Conclusion & Takeaways
The transition from a 'Solution-First' culture to a 'Problem-First' one is perhaps the most significant shift in Singaporean parenting in a generation. It requires us to trade the comfort of the answer key for the ambiguity of the open-ended question. However, for a seven-year-old growing up in the shadow of the world’s most powerful AI models, this is the only way to ensure they remain the architects of the future rather than its tenants.
Key Practical Takeaways
Prioritise 'Why' over 'How': When your child encounters a hurdle, spend ten minutes discussing the cause before suggesting a fix.
Adopt the 'First Diamond': Use the Double Diamond model to consciously stay in the 'Discover and Define' phase for longer.
Use AI as an Analyst, Not a Ghostwriter: Teach your child to ask AI for data, context, and diverse perspectives, rather than finished outputs.
Stakeholder Empathy: Frequently ask, "How does this problem affect other people (the teacher, the bus driver, the grandmother)?"
Celebrate the Pivot: In tech, teams pivot when they find a better problem. Praise your child when they change their mind based on new evidence.
Frequently Asked Questions
1. Is seven too young to understand 'Problem Spaces'?
Not at all. While the terminology is professional, the concept is intuitive. Seven-year-olds are naturally curious; the 'Problem Space' simply gives a structure to that curiosity. It moves them from "I don't like this" to "I understand why this isn't working."
2. How does this help with their school performance in Singapore?

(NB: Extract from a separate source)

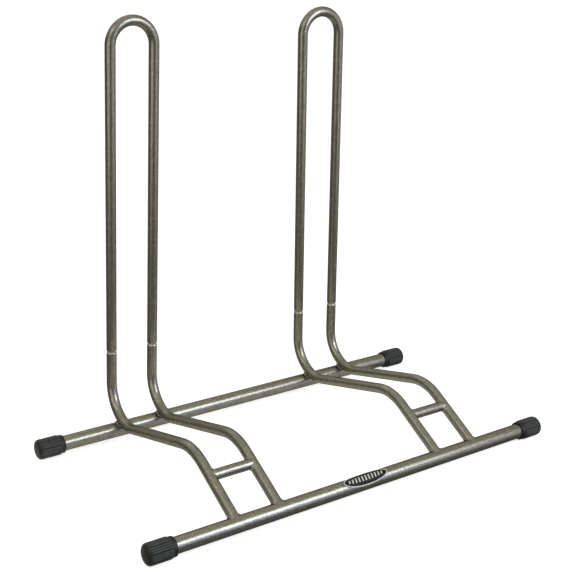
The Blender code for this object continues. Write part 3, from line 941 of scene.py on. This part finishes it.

The MOE’s new 'Learn Beyond AI' and 'Applied Learning Programmes' (ALPs) specifically reward students who can demonstrate critical thinking and real-world application. Mastering the Problem Space makes a child a natural leader in group projects and science fairs.
3. What if the AI gives my child the 'wrong' problem definition?
This is actually a perfect teaching moment. High-level AI literacy involves 'Output Verification'. If the AI suggests a problem that doesn't match the child's real-world observations, it’s an opportunity to discuss bias, hallucination, and the importance of human ground-truth.